In full and without alteration, give the listing again.

Data excerpt:

* * * * *

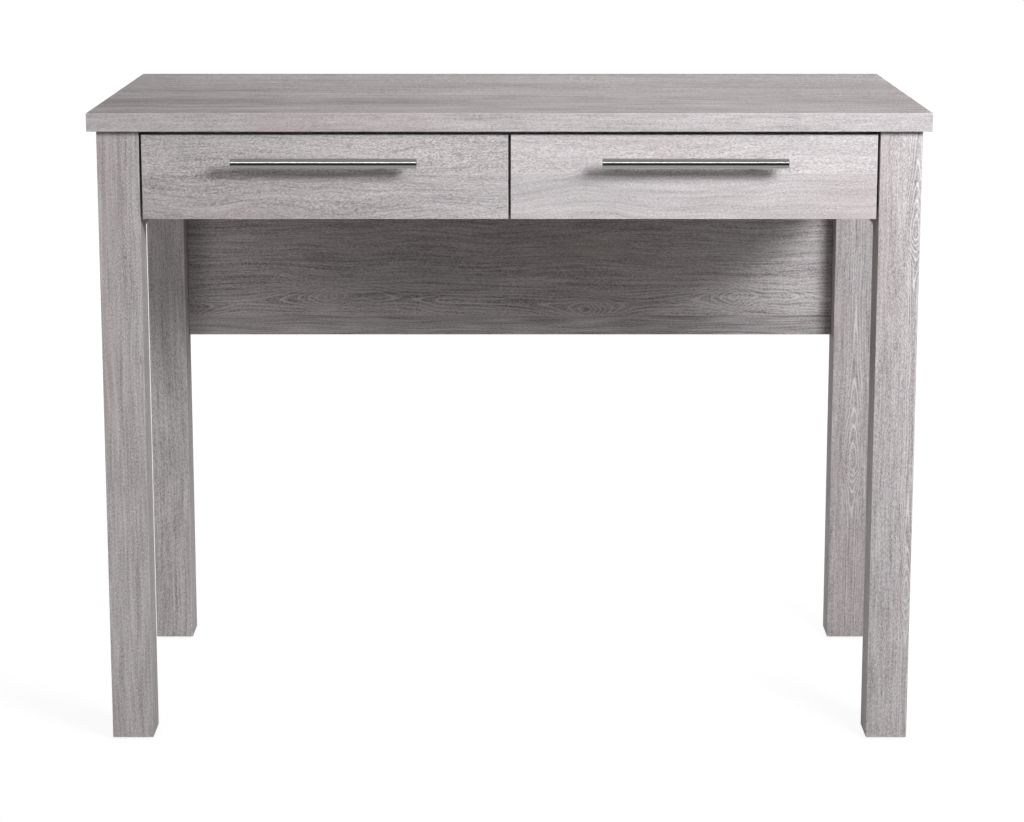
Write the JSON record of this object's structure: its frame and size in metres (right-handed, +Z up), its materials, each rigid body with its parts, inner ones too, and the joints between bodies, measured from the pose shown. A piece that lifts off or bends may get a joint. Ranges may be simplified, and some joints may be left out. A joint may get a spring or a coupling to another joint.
{
  "type": "writing desk",
  "caption": "Writing desk in grey oak laminate: square legs, overhanging flat desktop, modesty panel, and drawers side by side with straight bar handles on roller runners.",
  "frame": {"origin": "on the floor, below the middle of the bounding box of the whole desk with its handles", "axes": "+X to the right as seen from the front, +Y from the front to the back, +Z up; the drawers open towards -Y"},
  "size_m": [1, 0.523, 0.778],
  "materials": {
    "oak_laminate": "grey oak laminate, embossed grain, satin",
    "drawer_liner": "light grey melamine, satin",
    "drawer_bottom": "thin grey board, matte",
    "satin_steel": "satin, lightly brushed along the bar",
    "runner_enamel": "white enamel, satin",
    "nylon": "moulded, satin",
    "zinc": "zinc plated, satin",
    "glide_plastic": "moulded, matte"
  },
  "bodies": {
    "frame": {"desktop": "oak_laminate", "leg_front_left": "oak_laminate", "leg_front_right": "oak_laminate", "leg_rear_left": "oak_laminate", "leg_rear_right": "oak_laminate", "glide_front_left": "glide_plastic", "glide_front_right": "glide_plastic", "glide_rear_left": "glide_plastic", "glide_rear_right": "glide_plastic", "side_rail_left": "oak_laminate", "side_rail_right": "oak_laminate", "modesty_panel": "oak_laminate", "centre_divider": "oak_laminate", "front_rail": "oak_laminate", "cabinet_runner_left_inner": "runner_enamel", "cabinet_runner_left_outer": "runner_enamel", "cabinet_runner_right_inner": "runner_enamel", "cabinet_runner_right_outer": "runner_enamel", "cam_lock_rail_front_left": "zinc", "cam_lock_rail_front_right": "zinc", "cam_lock_rail_rear_left": "zinc", "cam_lock_rail_rear_right": "zinc", "cam_lock_panel_lower_left": "zinc", "cam_lock_panel_lower_right": "zinc", "cam_lock_panel_upper_left": "zinc", "cam_lock_panel_upper_right": "zinc"},
    "drawer_left": {"drawer_front_left": "oak_laminate", "drawer_side_left_inner": "drawer_liner", "drawer_side_left_outer": "drawer_liner", "drawer_back_left": "drawer_liner", "drawer_bottom_left": "drawer_bottom", "handle_bar_left": "satin_steel", "handle_post_left_1": "satin_steel", "handle_post_left_2": "satin_steel", "handle_screw_left_1": "zinc", "handle_screw_left_2": "zinc", "drawer_runner_left_inner": "runner_enamel", "drawer_runner_left_outer": "runner_enamel"},
    "cabinet_roller_left_inner": {"cabinet_roller_left_inner": "nylon"},
    "drawer_roller_left_inner": {"drawer_roller_left_inner": "nylon"},
    "cabinet_roller_left_outer": {"cabinet_roller_left_outer": "nylon"},
    "drawer_roller_left_outer": {"drawer_roller_left_outer": "nylon"},
    "drawer_right": {"drawer_front_right": "oak_laminate", "drawer_side_right_inner": "drawer_liner", "drawer_side_right_outer": "drawer_liner", "drawer_back_right": "drawer_liner", "drawer_bottom_right": "drawer_bottom", "handle_bar_right": "satin_steel", "handle_post_right_1": "satin_steel", "handle_post_right_2": "satin_steel", "handle_screw_right_1": "zinc", "handle_screw_right_2": "zinc", "drawer_runner_right_inner": "runner_enamel", "drawer_runner_right_outer": "runner_enamel"},
    "cabinet_roller_right_inner": {"cabinet_roller_right_inner": "nylon"},
    "drawer_roller_right_inner": {"drawer_roller_right_inner": "nylon"},
    "cabinet_roller_right_outer": {"cabinet_roller_right_outer": "nylon"},
    "drawer_roller_right_outer": {"drawer_roller_right_outer": "nylon"}
  },
  "joints": [
    {"name": "drawer_left_slide", "type": "slide", "parent": "frame", "child": "drawer_left", "axis": [0, -1, 0], "range_m": [0, 0.26]},
    {"name": "cabinet_roller_left_inner_spin", "type": "hinge", "parent": "frame", "child": "cabinet_roller_left_inner", "pos_m": [-0.0131, -0.1965, 0.6714], "axis": [1, 0, 0], "range_deg": [0, 1656]},
    {"name": "drawer_roller_left_inner_spin", "type": "hinge", "parent": "drawer_left", "child": "drawer_roller_left_inner", "pos_m": [-0.0143, 0.1298, 0.6688], "axis": [1, 0, 0], "range_deg": [0, 1656]},
    {"name": "cabinet_roller_left_outer_spin", "type": "hinge", "parent": "frame", "child": "cabinet_roller_left_outer", "pos_m": [-0.4344, -0.1965, 0.6714], "axis": [1, 0, 0], "range_deg": [0, 1656]},
    {"name": "drawer_roller_left_outer_spin", "type": "hinge", "parent": "drawer_left", "child": "drawer_roller_left_outer", "pos_m": [-0.4332, 0.1298, 0.6688], "axis": [1, 0, 0], "range_deg": [0, 1656]},
    {"name": "drawer_right_slide", "type": "slide", "parent": "frame", "child": "drawer_right", "axis": [0, -1, 0], "range_m": [0, 0.26]},
    {"name": "cabinet_roller_right_inner_spin", "type": "hinge", "parent": "frame", "child": "cabinet_roller_right_inner", "pos_m": [0.0131, -0.1965, 0.6714], "axis": [1, 0, 0], "range_deg": [0, 1656]},
    {"name": "drawer_roller_right_inner_spin", "type": "hinge", "parent": "drawer_right", "child": "drawer_roller_right_inner", "pos_m": [0.0143, 0.1298, 0.6688], "axis": [1, 0, 0], "range_deg": [0, 1656]},
    {"name": "cabinet_roller_right_outer_spin", "type": "hinge", "parent": "frame", "child": "cabinet_roller_right_outer", "pos_m": [0.4344, -0.1965, 0.6714], "axis": [1, 0, 0], "range_deg": [0, 1656]},
    {"name": "drawer_roller_right_outer_spin", "type": "hinge", "parent": "drawer_right", "child": "drawer_roller_right_outer", "pos_m": [0.4332, 0.1298, 0.6688], "axis": [1, 0, 0], "range_deg": [0, 1656]}
  ],
  "couplings": [
    {"joint": "cabinet_roller_left_inner_spin", "follows": "drawer_left_slide", "rad_per_m": 111.11},
    {"joint": "drawer_roller_left_inner_spin", "follows": "drawer_left_slide", "rad_per_m": 111.11},
    {"joint": "cabinet_roller_left_outer_spin", "follows": "drawer_left_slide", "rad_per_m": 111.11},
    {"joint": "drawer_roller_left_outer_spin", "follows": "drawer_left_slide", "rad_per_m": 111.11},
    {"joint": "cabinet_roller_right_inner_spin", "follows": "drawer_right_slide", "rad_per_m": 111.11},
    {"joint": "drawer_roller_right_inner_spin", "follows": "drawer_right_slide", "rad_per_m": 111.11},
    {"joint": "cabinet_roller_right_outer_spin", "follows": "drawer_right_slide", "rad_per_m": 111.11},
    {"joint": "drawer_roller_right_outer_spin", "follows": "drawer_right_slide", "rad_per_m": 111.11}
  ]
}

* * * * *

Task answer:
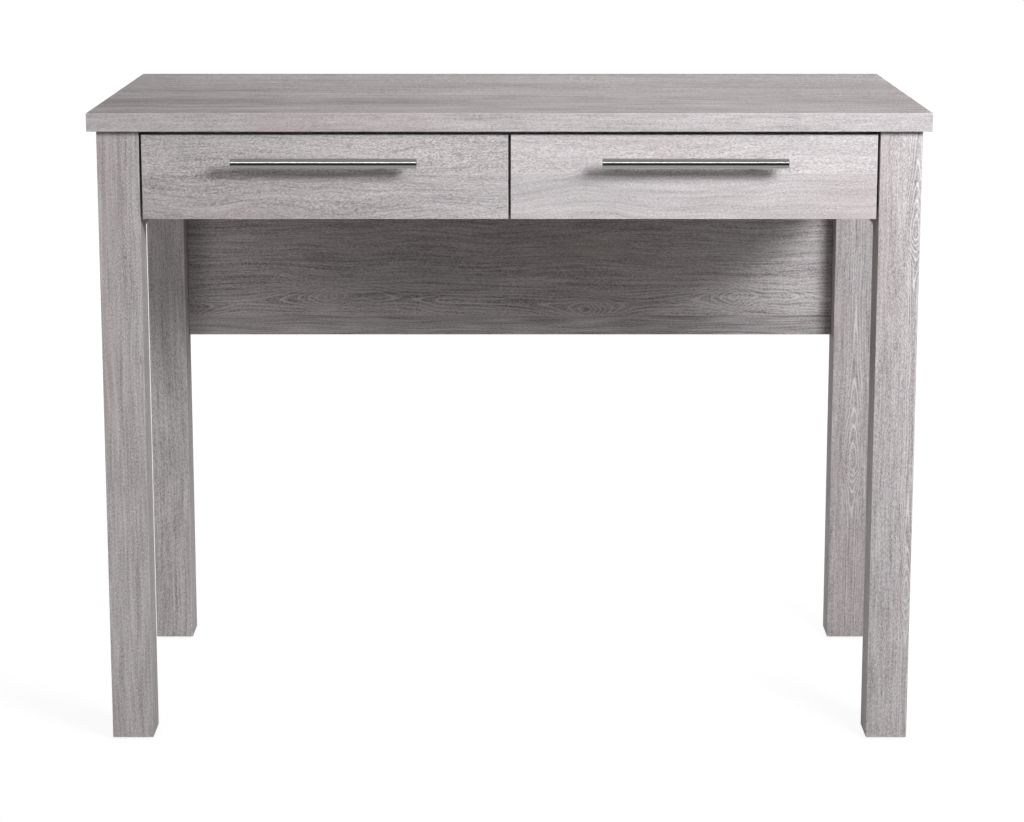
Write the JSON record of this object's structure: its frame and size in metres (right-handed, +Z up), its materials, each rigid body with its parts, inner ones too, and the joints between bodies, measured from the pose shown. A piece that lifts off or bends may get a joint. Ranges may be simplified, and some joints may be left out. A joint may get a spring or a coupling to another joint.
{
  "type": "writing desk",
  "caption": "Writing desk in grey oak laminate: square legs, overhanging flat desktop, modesty panel, and drawers side by side with straight bar handles on roller runners.",
  "frame": {"origin": "on the floor, below the middle of the bounding box of the whole desk with its handles", "axes": "+X to the right as seen from the front, +Y from the front to the back, +Z up; the drawers open towards -Y"},
  "size_m": [1, 0.523, 0.778],
  "materials": {
    "oak_laminate": "grey oak laminate, embossed grain, satin",
    "drawer_liner": "light grey melamine, satin",
    "drawer_bottom": "thin grey board, matte",
    "satin_steel": "satin, lightly brushed along the bar",
    "runner_enamel": "white enamel, satin",
    "nylon": "moulded, satin",
    "zinc": "zinc plated, satin",
    "glide_plastic": "moulded, matte"
  },
  "bodies": {
    "frame": {"desktop": "oak_laminate", "leg_front_left": "oak_laminate", "leg_front_right": "oak_laminate", "leg_rear_left": "oak_laminate", "leg_rear_right": "oak_laminate", "glide_front_left": "glide_plastic", "glide_front_right": "glide_plastic", "glide_rear_left": "glide_plastic", "glide_rear_right": "glide_plastic", "side_rail_left": "oak_laminate", "side_rail_right": "oak_laminate", "modesty_panel": "oak_laminate", "centre_divider": "oak_laminate", "front_rail": "oak_laminate", "cabinet_runner_left_inner": "runner_enamel", "cabinet_runner_left_outer": "runner_enamel", "cabinet_runner_right_inner": "runner_enamel", "cabinet_runner_right_outer": "runner_enamel", "cam_lock_rail_front_left": "zinc", "cam_lock_rail_front_right": "zinc", "cam_lock_rail_rear_left": "zinc", "cam_lock_rail_rear_right": "zinc", "cam_lock_panel_lower_left": "zinc", "cam_lock_panel_lower_right": "zinc", "cam_lock_panel_upper_left": "zinc", "cam_lock_panel_upper_right": "zinc"},
    "drawer_left": {"drawer_front_left": "oak_laminate", "drawer_side_left_inner": "drawer_liner", "drawer_side_left_outer": "drawer_liner", "drawer_back_left": "drawer_liner", "drawer_bottom_left": "drawer_bottom", "handle_bar_left": "satin_steel", "handle_post_left_1": "satin_steel", "handle_post_left_2": "satin_steel", "handle_screw_left_1": "zinc", "handle_screw_left_2": "zinc", "drawer_runner_left_inner": "runner_enamel", "drawer_runner_left_outer": "runner_enamel"},
    "cabinet_roller_left_inner": {"cabinet_roller_left_inner": "nylon"},
    "drawer_roller_left_inner": {"drawer_roller_left_inner": "nylon"},
    "cabinet_roller_left_outer": {"cabinet_roller_left_outer": "nylon"},
    "drawer_roller_left_outer": {"drawer_roller_left_outer": "nylon"},
    "drawer_right": {"drawer_front_right": "oak_laminate", "drawer_side_right_inner": "drawer_liner", "drawer_side_right_outer": "drawer_liner", "drawer_back_right": "drawer_liner", "drawer_bottom_right": "drawer_bottom", "handle_bar_right": "satin_steel", "handle_post_right_1": "satin_steel", "handle_post_right_2": "satin_steel", "handle_screw_right_1": "zinc", "handle_screw_right_2": "zinc", "drawer_runner_right_inner": "runner_enamel", "drawer_runner_right_outer": "runner_enamel"},
    "cabinet_roller_right_inner": {"cabinet_roller_right_inner": "nylon"},
    "drawer_roller_right_inner": {"drawer_roller_right_inner": "nylon"},
    "cabinet_roller_right_outer": {"cabinet_roller_right_outer": "nylon"},
    "drawer_roller_right_outer": {"drawer_roller_right_outer": "nylon"}
  },
  "joints": [
    {"name": "drawer_left_slide", "type": "slide", "parent": "frame", "child": "drawer_left", "axis": [0, -1, 0], "range_m": [0, 0.26]},
    {"name": "cabinet_roller_left_inner_spin", "type": "hinge", "parent": "frame", "child": "cabinet_roller_left_inner", "pos_m": [-0.0131, -0.1965, 0.6714], "axis": [1, 0, 0], "range_deg": [0, 1656]},
    {"name": "drawer_roller_left_inner_spin", "type": "hinge", "parent": "drawer_left", "child": "drawer_roller_left_inner", "pos_m": [-0.0143, 0.1298, 0.6688], "axis": [1, 0, 0], "range_deg": [0, 1656]},
    {"name": "cabinet_roller_left_outer_spin", "type": "hinge", "parent": "frame", "child": "cabinet_roller_left_outer", "pos_m": [-0.4344, -0.1965, 0.6714], "axis": [1, 0, 0], "range_deg": [0, 1656]},
    {"name": "drawer_roller_left_outer_spin", "type": "hinge", "parent": "drawer_left", "child": "drawer_roller_left_outer", "pos_m": [-0.4332, 0.1298, 0.6688], "axis": [1, 0, 0], "range_deg": [0, 1656]},
    {"name": "drawer_right_slide", "type": "slide", "parent": "frame", "child": "drawer_right", "axis": [0, -1, 0], "range_m": [0, 0.26]},
    {"name": "cabinet_roller_right_inner_spin", "type": "hinge", "parent": "frame", "child": "cabinet_roller_right_inner", "pos_m": [0.0131, -0.1965, 0.6714], "axis": [1, 0, 0], "range_deg": [0, 1656]},
    {"name": "drawer_roller_right_inner_spin", "type": "hinge", "parent": "drawer_right", "child": "drawer_roller_right_inner", "pos_m": [0.0143, 0.1298, 0.6688], "axis": [1, 0, 0], "range_deg": [0, 1656]},
    {"name": "cabinet_roller_right_outer_spin", "type": "hinge", "parent": "frame", "child": "cabinet_roller_right_outer", "pos_m": [0.4344, -0.1965, 0.6714], "axis": [1, 0, 0], "range_deg": [0, 1656]},
    {"name": "drawer_roller_right_outer_spin", "type": "hinge", "parent": "drawer_right", "child": "drawer_roller_right_outer", "pos_m": [0.4332, 0.1298, 0.6688], "axis": [1, 0, 0], "range_deg": [0, 1656]}
  ],
  "couplings": [
    {"joint": "cabinet_roller_left_inner_spin", "follows": "drawer_left_slide", "rad_per_m": 111.11},
    {"joint": "drawer_roller_left_inner_spin", "follows": "drawer_left_slide", "rad_per_m": 111.11},
    {"joint": "cabinet_roller_left_outer_spin", "follows": "drawer_left_slide", "rad_per_m": 111.11},
    {"joint": "drawer_roller_left_outer_spin", "follows": "drawer_left_slide", "rad_per_m": 111.11},
    {"joint": "cabinet_roller_right_inner_spin", "follows": "drawer_right_slide", "rad_per_m": 111.11},
    {"joint": "drawer_roller_right_inner_spin", "follows": "drawer_right_slide", "rad_per_m": 111.11},
    {"joint": "cabinet_roller_right_outer_spin", "follows": "drawer_right_slide", "rad_per_m": 111.11},
    {"joint": "drawer_roller_right_outer_spin", "follows": "drawer_right_slide", "rad_per_m": 111.11}
  ]
}